In Kyaterekera George William Vs Uganda Criminal Appeal No. 0113 of 2010, this Court confirmed a sentence of 30 years imprisonment imposed by the trial Judge. In that case the appellant was convicted of murder by stabbing the deceased on the chest with a knife.

In Kisitu Mujaidini Vs Uganda, Criminal Appeal No. 128 of 2010, the appellant was convicted of murder of his own mother and sentenced 30 years imprisonment. This Court confirmed the said sentence.

In Ayikanying Charles Vs Uganda, Criminal Appeal No. 08 of 2012, this Court confirmed the sentence of 25 years imprisonment. The appellant had been convicted of murder whereby he stabbed the deceased over a land dispute.

In Akbar Hussein Godi Vs Uganda, Supreme Court Criminal Appeal No. 03 of 2013, the appellant murdered his wife with a gun and the Supreme Court confirmed a sentence of 25 years imprisonment.

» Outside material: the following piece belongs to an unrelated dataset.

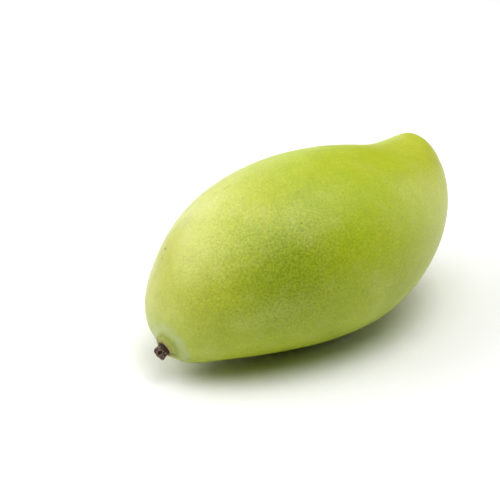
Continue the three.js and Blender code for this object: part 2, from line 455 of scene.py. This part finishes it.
skinLook = {
    "fresh": (0.368, 0.468, 0.006),    # yellow-green of most of the skin
    "oliveAndPaintedShade": (0.255, 0.340, 0.004),    # deeper green, in random drifts, and painted shade on the cheek that faces the camera
    "paintedHighlight": (0.55, 0.575, 0.04),      # painted highlight: yellower and paler where the lamps behind and to the left light the flank above the stalk
    "tip": (0.520, 0.575, 0.02),       # yellower again towards the tip
    "paleBloomAndHighlight": (0.64, 0.66, 0.22),        # whitish waxy drifts, also laid on as painted highlight on the lit flank
    "amber": (0.47, 0.46, 0.01),       # faint yellower drifts
    "cloudTint": (0.68, 0.74, 0.50),   # what darker clouds leave of the colour
    "pore": (0.17, 0.21, 0.004),
    "halo": (0.46, 0.54, 0.24),        # greyish bloom round the stalk
    "ledge": (0.40, 0.37, 0.075),      # ring of skin next to the stalk
    "ledgeFootShade": (0.14, 0.19, 0.02),   # painted shade in the groove where that ring ends
    # dark brown of stains and blemishes, also used as painted shade in the crevice
    "scarAndShade": (0.060, 0.034, 0.014),
    # zones are ovals: the middle in shares of the fruit's half size, the reach in mm
    # painted shade: the cheek that faces the camera, darkened with the deeper green
    "paintedShadeZone": {"middle": (-0.58, -0.63, 0.25), "reach": (23, 16, 18)},
    # painted highlight: the flank above the stalk that faces the lamps
    "paintedHighlightZone": {"middle": (-0.77, 0.42, 0.28), "reach": (42, 25, 33)},
    "tipZone": {"middle": (0.80, -0.30, 0.30), "reach": (46, 54, 54)},
    "waxZone": {"middle": (-0.84, 0.48, 0.12), "reach": (36, 20, 32)},
    "speckZone": {"middle": (-0.62, -0.62, 0.36), "reach": (27, 22, 20)},
    # drifts are soft patches of noise: their size in mm, and the edge between none and all of it
    "oliveDrift": {"wave": 34.0, "detail": 2.0, "offset": (0.0, 0.0, 0.0), "edge": (0.4, 0.7)},
    "amberDrift": {"wave": 16.0, "detail": 2.0, "offset": (2.0, 33.0, 8.0), "edge": (0.48, 0.68)},
    "paleDrift": {"wave": 20.0, "detail": 3.0, "offset": (40.0, 3.0, 11.0), "edge": (0.48, 0.75)},
    "speckDrift": {"wave": 15.0, "detail": 1.0, "offset": (9.0, 21.0, 4.0), "edge": (0.25, 0.7)},
    "oliveShare": 0.45,
    "amberShare": 0.2,
    "paleShare": 0.12,
    "highlightPale": 0.32,                 # more of the pale laid on as painted highlight on the lit flank
    "highlightPaleDrift": 0.36,
    # grain and pores
    "speckWave": 0.75,                 # mm
    "contrast": 0.42,
    "driftContrast": 0.3,
    "zoneContrast": 0.9,
    "highlightCalm": 0.5,                  # share of the contrast taken away under the painted highlight
    "poreGap": 1.35,
    "poreShare": 0.3,
    "poreSize": {"inner": 0.16, "outer": (0.1, 0.24)},
    "poreWarp": {"wave": 1.2, "by": 0.6},
    # clouds
    "cloudWave": 5.5,
    "cloudShare": 0.16,
    "highlightCloudShare": 0.15,
    "darkCloudEdge": (0.46, 0.70),
    "paleCloudEdge": (0.50, 0.30),
    "paleCloudShare": 0.5,
    # rings round the stalk, in mm from its line
    "fuzz": {"wave": 3.2, "by": 1.6},
    "fineWave": 0.9,
    "haloRing": {"radius": 6.9, "width": 1.9},
    "haloShare": {"least": 0.35, "streaks": 0.5},
    "streakStretch": {"around": 2.5, "out": 0.9},
    "streakEdge": (0.35, 0.65),
    "ledgeFootShadeRing": {"radius": 4.75, "width": 0.8},
    "ledgeFootShadeShare": 0.42,
    "ledgeBand": (3.5, 4.3),
    "ledgeShare": 0.9,
    "stainBand": (2.6, 4.0),
    "stainEdge": (0.44, 0.6),
    "stainShare": 0.7,
    "creviceShadeBand": (2.3, 3.0),
    "creviceShadeFuzz": 1.2,
    "scarAndShadeShare": 0.92,
    # small blemishes: both ends of a line in mm, its width and its strength
    "blemishes": [
        {"start": (-57.3, 17.6, 42.3), "end": (-57.2, 17.3, 42.4), "width": 0.42, "strength": 0.95},
        {"start": (-59.5, 16.8, 39.9), "end": (-59.6, 16.7, 39.6), "width": 0.3, "strength": 0.6},
        {"start": (-36.4, 10.7, 60.5), "end": (-33.6, 10.5, 61.6), "width": 0.3, "strength": 0.35},
        {"start": (-38.4, 13.4, 58.8), "end": (-37.6, 12.5, 59.5), "width": 0.3, "strength": 0.3},
        {"start": (-69.4, 8.4, 15.4), "end": (-69.4, 8.2, 15.1), "width": 0.75, "strength": 0.7},
        {"start": (-67.8, 2.0, 11.4), "end": (-67.8, 1.7, 11.3), "width": 0.75, "strength": 0.6},
    ],
    # surface
    "roughness": 0.45,
    "speckRough": 0.1,
    "haloRough": 0.12,
    "ledgeRough": 0.2,
    "wax": {"least": 0.7, "drift": 0.3, "tip": 0.4},
    "grainWave": 0.5,
    "grainHeight": 0.05,               # mm, in the bump alone
    "poreDepth": 0.04,
    "speckHeight": 0.054,
    "ledgeHeight": 0.25,
    "specular": 0.38,
    "ior": 1.45,
    "coatRoughness": 0.4,
    "coatIor": 1.9,
    "fleshShare": 0.12,                # light that goes into the flesh and comes out nearby
    "fleshRadius": (1.0, 1.0, 0.25),
    "fleshScale": 2.5,                 # mm
}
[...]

In Mbunya Godfrey Vs Uganda, Supreme Court Criminal Appeal No. 04 of 2011, the appellant had been sentenced to death for the murder of his wife. The Supreme Court observed that;

“We are alive to the fact that no two crimes are identical. However, we should try as much as possible to have consistency in sentencing”

In that case the sentence of death was set aside and substituted with a sentence of 25 years imprisonment.

In the instant appeal, the appellant is a first offender and was aged 30 years at the time of conviction. At that age, he deserved to be given an opportunity to reform and rejoin his community as a transformed person. We also note that he spent 3 years, and 7 months on remand a factor not considered by the trial Judge as required by the law.

From the proven facts, the appellant surrendered to the authorities the day after the commission of the offence. This was an indication of being remorseful.

Given the circumstances of this case, and in line with the authorities cited above, we set aside the sentence of life imprisonment and substitute it with a term of 30 years imprisonment. The sentence is to run from 12th May 2009, the day he was convicted by the High Court.